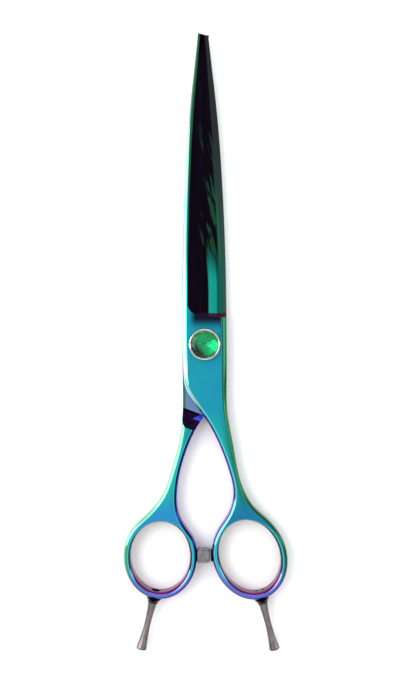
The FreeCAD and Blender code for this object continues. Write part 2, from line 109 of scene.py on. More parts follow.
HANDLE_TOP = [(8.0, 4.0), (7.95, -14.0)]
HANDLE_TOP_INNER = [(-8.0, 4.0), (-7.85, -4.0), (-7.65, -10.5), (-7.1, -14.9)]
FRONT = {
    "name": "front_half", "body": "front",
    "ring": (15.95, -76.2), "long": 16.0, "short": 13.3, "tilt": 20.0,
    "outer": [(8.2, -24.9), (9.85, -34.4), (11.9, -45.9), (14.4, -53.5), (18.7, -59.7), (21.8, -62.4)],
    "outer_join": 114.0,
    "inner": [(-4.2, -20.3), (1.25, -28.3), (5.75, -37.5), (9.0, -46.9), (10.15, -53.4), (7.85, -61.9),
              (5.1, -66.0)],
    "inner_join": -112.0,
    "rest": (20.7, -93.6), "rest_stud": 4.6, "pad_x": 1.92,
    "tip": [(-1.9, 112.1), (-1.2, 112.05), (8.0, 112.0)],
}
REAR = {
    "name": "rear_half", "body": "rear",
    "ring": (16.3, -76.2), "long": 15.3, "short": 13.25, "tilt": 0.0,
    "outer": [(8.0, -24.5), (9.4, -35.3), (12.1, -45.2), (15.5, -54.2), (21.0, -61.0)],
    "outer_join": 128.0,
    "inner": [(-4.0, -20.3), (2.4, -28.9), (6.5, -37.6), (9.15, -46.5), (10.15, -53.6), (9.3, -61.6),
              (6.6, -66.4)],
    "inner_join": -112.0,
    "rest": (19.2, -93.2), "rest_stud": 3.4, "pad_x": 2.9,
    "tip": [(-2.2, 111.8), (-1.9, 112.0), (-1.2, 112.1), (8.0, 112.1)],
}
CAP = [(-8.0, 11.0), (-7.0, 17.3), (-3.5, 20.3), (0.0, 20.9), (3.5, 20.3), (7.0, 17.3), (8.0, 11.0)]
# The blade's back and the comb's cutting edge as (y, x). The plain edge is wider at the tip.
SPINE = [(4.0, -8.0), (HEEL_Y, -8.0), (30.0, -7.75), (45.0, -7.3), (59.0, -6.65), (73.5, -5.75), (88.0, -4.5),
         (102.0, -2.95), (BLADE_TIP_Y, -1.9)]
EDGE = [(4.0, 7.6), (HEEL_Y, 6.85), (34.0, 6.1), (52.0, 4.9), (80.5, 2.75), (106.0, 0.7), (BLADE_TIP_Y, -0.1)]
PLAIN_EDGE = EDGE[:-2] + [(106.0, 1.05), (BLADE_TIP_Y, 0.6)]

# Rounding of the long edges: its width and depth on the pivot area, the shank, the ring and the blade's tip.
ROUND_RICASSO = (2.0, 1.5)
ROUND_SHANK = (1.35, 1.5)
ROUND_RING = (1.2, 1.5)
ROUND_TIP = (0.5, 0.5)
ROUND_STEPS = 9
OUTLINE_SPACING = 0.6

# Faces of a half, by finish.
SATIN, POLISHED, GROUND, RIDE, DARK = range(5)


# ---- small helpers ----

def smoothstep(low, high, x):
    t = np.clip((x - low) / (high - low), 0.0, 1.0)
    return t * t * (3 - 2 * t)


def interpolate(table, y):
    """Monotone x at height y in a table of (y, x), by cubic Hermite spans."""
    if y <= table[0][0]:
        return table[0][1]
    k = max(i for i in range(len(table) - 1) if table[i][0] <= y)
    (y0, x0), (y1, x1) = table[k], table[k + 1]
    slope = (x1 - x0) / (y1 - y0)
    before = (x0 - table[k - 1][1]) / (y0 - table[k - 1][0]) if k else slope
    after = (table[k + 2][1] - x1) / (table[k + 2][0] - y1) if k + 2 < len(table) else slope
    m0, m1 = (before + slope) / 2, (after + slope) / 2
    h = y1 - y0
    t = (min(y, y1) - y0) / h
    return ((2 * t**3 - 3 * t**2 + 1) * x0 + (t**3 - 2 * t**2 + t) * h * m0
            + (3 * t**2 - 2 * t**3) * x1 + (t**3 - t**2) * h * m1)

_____

What you should do
Only the lines from the beginning of the material to the line containing "return t * t * (3 - 2 * t)" should be echoed, verbatim and in full.

The response
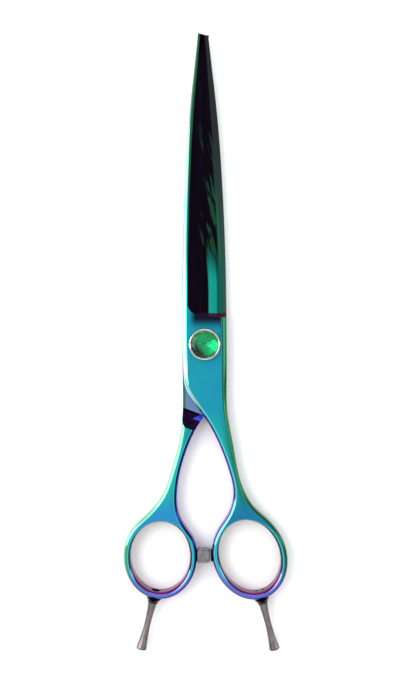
The FreeCAD and Blender code for this object continues. Write part 2, from line 109 of scene.py on. More parts follow.
HANDLE_TOP = [(8.0, 4.0), (7.95, -14.0)]
HANDLE_TOP_INNER = [(-8.0, 4.0), (-7.85, -4.0), (-7.65, -10.5), (-7.1, -14.9)]
FRONT = {
    "name": "front_half", "body": "front",
    "ring": (15.95, -76.2), "long": 16.0, "short": 13.3, "tilt": 20.0,
    "outer": [(8.2, -24.9), (9.85, -34.4), (11.9, -45.9), (14.4, -53.5), (18.7, -59.7), (21.8, -62.4)],
    "outer_join": 114.0,
    "inner": [(-4.2, -20.3), (1.25, -28.3), (5.75, -37.5), (9.0, -46.9), (10.15, -53.4), (7.85, -61.9),
              (5.1, -66.0)],
    "inner_join": -112.0,
    "rest": (20.7, -93.6), "rest_stud": 4.6, "pad_x": 1.92,
    "tip": [(-1.9, 112.1), (-1.2, 112.05), (8.0, 112.0)],
}
REAR = {
    "name": "rear_half", "body": "rear",
    "ring": (16.3, -76.2), "long": 15.3, "short": 13.25, "tilt": 0.0,
    "outer": [(8.0, -24.5), (9.4, -35.3), (12.1, -45.2), (15.5, -54.2), (21.0, -61.0)],
    "outer_join": 128.0,
    "inner": [(-4.0, -20.3), (2.4, -28.9), (6.5, -37.6), (9.15, -46.5), (10.15, -53.6), (9.3, -61.6),
              (6.6, -66.4)],
    "inner_join": -112.0,
    "rest": (19.2, -93.2), "rest_stud": 3.4, "pad_x": 2.9,
    "tip": [(-2.2, 111.8), (-1.9, 112.0), (-1.2, 112.1), (8.0, 112.1)],
}
CAP = [(-8.0, 11.0), (-7.0, 17.3), (-3.5, 20.3), (0.0, 20.9), (3.5, 20.3), (7.0, 17.3), (8.0, 11.0)]
# The blade's back and the comb's cutting edge as (y, x). The plain edge is wider at the tip.
SPINE = [(4.0, -8.0), (HEEL_Y, -8.0), (30.0, -7.75), (45.0, -7.3), (59.0, -6.65), (73.5, -5.75), (88.0, -4.5),
         (102.0, -2.95), (BLADE_TIP_Y, -1.9)]
EDGE = [(4.0, 7.6), (HEEL_Y, 6.85), (34.0, 6.1), (52.0, 4.9), (80.5, 2.75), (106.0, 0.7), (BLADE_TIP_Y, -0.1)]
PLAIN_EDGE = EDGE[:-2] + [(106.0, 1.05), (BLADE_TIP_Y, 0.6)]

# Rounding of the long edges: its width and depth on the pivot area, the shank, the ring and the blade's tip.
ROUND_RICASSO = (2.0, 1.5)
ROUND_SHANK = (1.35, 1.5)
ROUND_RING = (1.2, 1.5)
ROUND_TIP = (0.5, 0.5)
ROUND_STEPS = 9
OUTLINE_SPACING = 0.6

# Faces of a half, by finish.
SATIN, POLISHED, GROUND, RIDE, DARK = range(5)


# ---- small helpers ----

def smoothstep(low, high, x):
    t = np.clip((x - low) / (high - low), 0.0, 1.0)
    return t * t * (3 - 2 * t)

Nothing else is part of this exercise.